● **WHAT YOU WILL DO**: Extract from the entries below, exactly as given, only the lines from the line containing "Keep writing the build123d" to the line containing "return Axis(plane.origin, plane.z_dir)", both lines included.

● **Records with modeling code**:
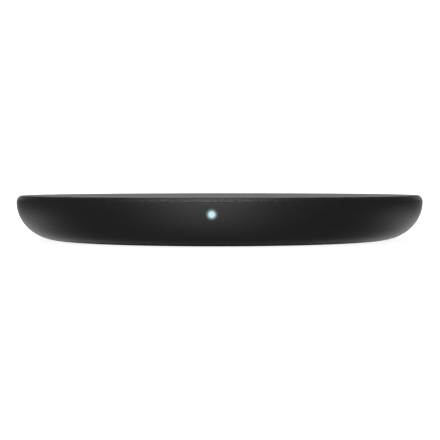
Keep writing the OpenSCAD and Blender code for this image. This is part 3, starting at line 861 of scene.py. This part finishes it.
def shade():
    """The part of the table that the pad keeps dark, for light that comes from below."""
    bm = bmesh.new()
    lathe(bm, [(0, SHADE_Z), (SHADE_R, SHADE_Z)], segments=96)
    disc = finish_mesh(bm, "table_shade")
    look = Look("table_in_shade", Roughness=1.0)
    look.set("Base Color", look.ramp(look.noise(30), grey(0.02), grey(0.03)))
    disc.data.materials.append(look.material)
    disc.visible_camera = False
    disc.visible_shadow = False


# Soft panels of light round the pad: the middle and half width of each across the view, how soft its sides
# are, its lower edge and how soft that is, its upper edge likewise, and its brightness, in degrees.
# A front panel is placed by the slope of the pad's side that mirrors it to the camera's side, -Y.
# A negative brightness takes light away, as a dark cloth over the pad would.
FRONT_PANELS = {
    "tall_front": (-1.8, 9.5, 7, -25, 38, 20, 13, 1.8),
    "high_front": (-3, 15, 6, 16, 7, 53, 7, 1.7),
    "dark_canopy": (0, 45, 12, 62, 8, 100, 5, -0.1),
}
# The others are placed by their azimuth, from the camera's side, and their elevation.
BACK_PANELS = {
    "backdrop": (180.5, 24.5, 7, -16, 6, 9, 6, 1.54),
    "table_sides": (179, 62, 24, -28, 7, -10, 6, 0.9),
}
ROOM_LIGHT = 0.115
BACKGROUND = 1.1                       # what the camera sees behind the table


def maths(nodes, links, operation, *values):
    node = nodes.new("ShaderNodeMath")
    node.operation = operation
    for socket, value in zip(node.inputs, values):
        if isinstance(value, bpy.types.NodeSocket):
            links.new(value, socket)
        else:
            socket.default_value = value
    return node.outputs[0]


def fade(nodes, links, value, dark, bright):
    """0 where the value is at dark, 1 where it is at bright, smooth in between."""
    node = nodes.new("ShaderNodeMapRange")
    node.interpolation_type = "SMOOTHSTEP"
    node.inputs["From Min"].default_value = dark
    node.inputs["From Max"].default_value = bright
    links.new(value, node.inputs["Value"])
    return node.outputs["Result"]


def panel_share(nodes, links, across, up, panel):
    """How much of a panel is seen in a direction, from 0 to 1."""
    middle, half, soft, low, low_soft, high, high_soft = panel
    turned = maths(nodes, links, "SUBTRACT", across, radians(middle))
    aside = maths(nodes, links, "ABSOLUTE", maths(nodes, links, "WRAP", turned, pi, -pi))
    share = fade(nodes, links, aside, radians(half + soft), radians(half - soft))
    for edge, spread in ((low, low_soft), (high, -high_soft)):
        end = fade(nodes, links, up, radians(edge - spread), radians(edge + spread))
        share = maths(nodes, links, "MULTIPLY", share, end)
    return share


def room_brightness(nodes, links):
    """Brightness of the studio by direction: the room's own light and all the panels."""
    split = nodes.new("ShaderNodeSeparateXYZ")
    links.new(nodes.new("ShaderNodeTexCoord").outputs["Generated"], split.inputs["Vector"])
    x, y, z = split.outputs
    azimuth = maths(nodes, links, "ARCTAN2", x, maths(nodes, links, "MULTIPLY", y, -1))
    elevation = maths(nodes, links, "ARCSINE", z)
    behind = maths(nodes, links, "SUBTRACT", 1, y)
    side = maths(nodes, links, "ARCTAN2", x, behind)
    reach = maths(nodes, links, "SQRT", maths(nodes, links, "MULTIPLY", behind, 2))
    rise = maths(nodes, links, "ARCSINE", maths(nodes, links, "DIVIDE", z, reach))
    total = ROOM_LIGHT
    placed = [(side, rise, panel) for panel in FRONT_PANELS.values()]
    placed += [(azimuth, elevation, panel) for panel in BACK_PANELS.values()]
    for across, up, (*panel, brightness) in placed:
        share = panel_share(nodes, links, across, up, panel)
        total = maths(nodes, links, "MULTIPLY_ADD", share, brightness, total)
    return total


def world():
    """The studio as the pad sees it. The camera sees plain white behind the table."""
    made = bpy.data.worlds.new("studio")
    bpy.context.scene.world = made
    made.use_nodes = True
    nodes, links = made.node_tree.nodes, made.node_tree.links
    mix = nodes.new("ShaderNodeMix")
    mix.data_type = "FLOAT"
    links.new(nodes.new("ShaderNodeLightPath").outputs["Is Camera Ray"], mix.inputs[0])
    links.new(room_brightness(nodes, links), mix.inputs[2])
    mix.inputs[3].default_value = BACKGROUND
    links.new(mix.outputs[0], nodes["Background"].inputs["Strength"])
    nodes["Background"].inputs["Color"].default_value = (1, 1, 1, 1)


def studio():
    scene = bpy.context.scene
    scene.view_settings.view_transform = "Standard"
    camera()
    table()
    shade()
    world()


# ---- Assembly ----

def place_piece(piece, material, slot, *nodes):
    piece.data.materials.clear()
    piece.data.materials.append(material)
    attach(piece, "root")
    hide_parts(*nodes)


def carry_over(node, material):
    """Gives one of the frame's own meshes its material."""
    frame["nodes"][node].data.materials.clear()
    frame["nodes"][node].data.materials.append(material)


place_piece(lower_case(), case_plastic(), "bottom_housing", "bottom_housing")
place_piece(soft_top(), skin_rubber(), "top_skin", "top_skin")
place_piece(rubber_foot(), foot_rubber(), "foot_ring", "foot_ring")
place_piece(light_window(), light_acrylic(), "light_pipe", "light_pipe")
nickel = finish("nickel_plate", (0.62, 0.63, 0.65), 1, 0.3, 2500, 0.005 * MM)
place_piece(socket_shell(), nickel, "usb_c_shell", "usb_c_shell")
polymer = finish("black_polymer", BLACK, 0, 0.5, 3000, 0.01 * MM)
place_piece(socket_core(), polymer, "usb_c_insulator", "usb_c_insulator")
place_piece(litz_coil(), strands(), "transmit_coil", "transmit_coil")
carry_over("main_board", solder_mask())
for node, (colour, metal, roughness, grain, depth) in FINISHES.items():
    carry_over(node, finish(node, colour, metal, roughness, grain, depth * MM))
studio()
--
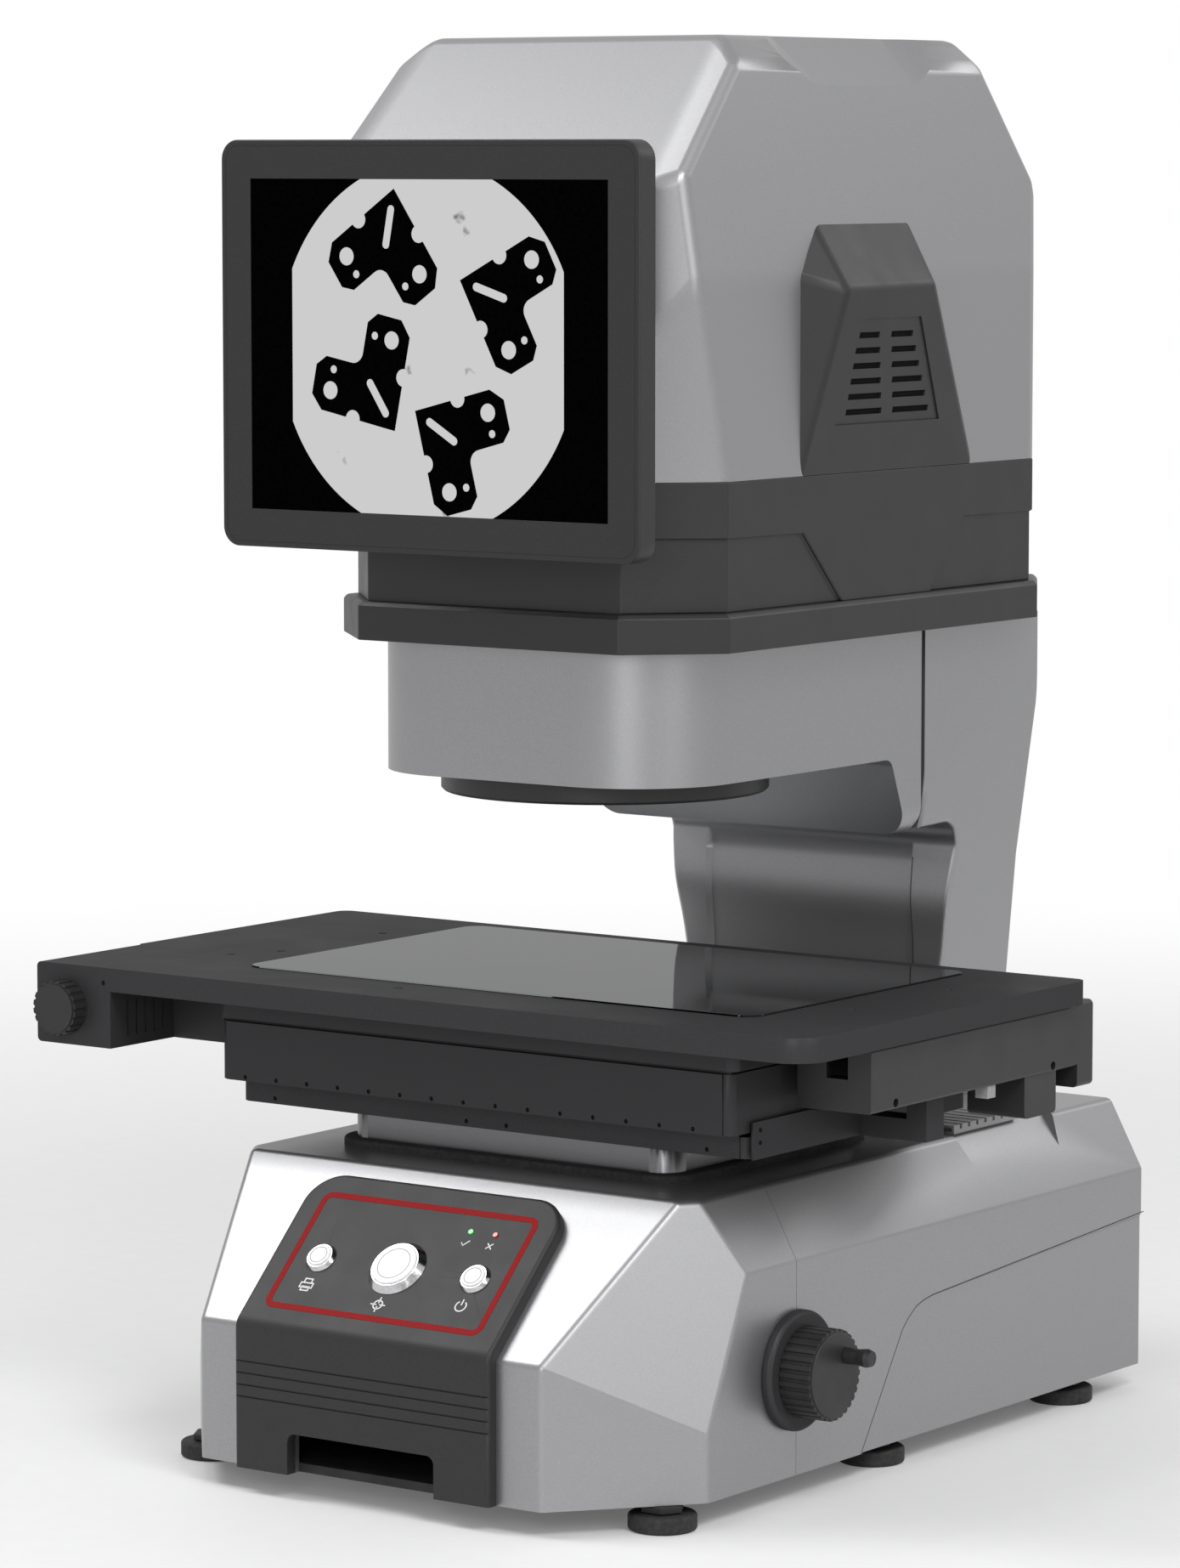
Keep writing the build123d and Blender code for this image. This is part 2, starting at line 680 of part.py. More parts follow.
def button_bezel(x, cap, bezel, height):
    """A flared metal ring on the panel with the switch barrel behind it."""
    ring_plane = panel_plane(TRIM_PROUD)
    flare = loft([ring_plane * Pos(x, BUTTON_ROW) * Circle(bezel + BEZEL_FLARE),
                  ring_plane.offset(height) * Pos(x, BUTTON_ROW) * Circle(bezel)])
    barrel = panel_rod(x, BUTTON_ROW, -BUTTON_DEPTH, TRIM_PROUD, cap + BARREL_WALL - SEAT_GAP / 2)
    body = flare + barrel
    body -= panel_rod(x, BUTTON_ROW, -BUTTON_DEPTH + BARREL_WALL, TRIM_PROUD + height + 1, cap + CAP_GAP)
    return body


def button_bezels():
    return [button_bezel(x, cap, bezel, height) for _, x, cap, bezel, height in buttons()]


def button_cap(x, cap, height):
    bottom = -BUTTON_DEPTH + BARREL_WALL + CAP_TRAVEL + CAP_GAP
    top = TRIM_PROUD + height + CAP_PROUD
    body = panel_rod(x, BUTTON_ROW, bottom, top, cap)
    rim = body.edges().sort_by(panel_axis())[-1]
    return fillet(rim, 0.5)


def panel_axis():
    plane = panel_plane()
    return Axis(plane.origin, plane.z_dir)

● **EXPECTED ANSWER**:
Keep writing the build123d and Blender code for this image. This is part 2, starting at line 680 of part.py. More parts follow.
def button_bezel(x, cap, bezel, height):
    """A flared metal ring on the panel with the switch barrel behind it."""
    ring_plane = panel_plane(TRIM_PROUD)
    flare = loft([ring_plane * Pos(x, BUTTON_ROW) * Circle(bezel + BEZEL_FLARE),
                  ring_plane.offset(height) * Pos(x, BUTTON_ROW) * Circle(bezel)])
    barrel = panel_rod(x, BUTTON_ROW, -BUTTON_DEPTH, TRIM_PROUD, cap + BARREL_WALL - SEAT_GAP / 2)
    body = flare + barrel
    body -= panel_rod(x, BUTTON_ROW, -BUTTON_DEPTH + BARREL_WALL, TRIM_PROUD + height + 1, cap + CAP_GAP)
    return body


def button_bezels():
    return [button_bezel(x, cap, bezel, height) for _, x, cap, bezel, height in buttons()]


def button_cap(x, cap, height):
    bottom = -BUTTON_DEPTH + BARREL_WALL + CAP_TRAVEL + CAP_GAP
    top = TRIM_PROUD + height + CAP_PROUD
    body = panel_rod(x, BUTTON_ROW, bottom, top, cap)
    rim = body.edges().sort_by(panel_axis())[-1]
    return fillet(rim, 0.5)


def panel_axis():
    plane = panel_plane()
    return Axis(plane.origin, plane.z_dir)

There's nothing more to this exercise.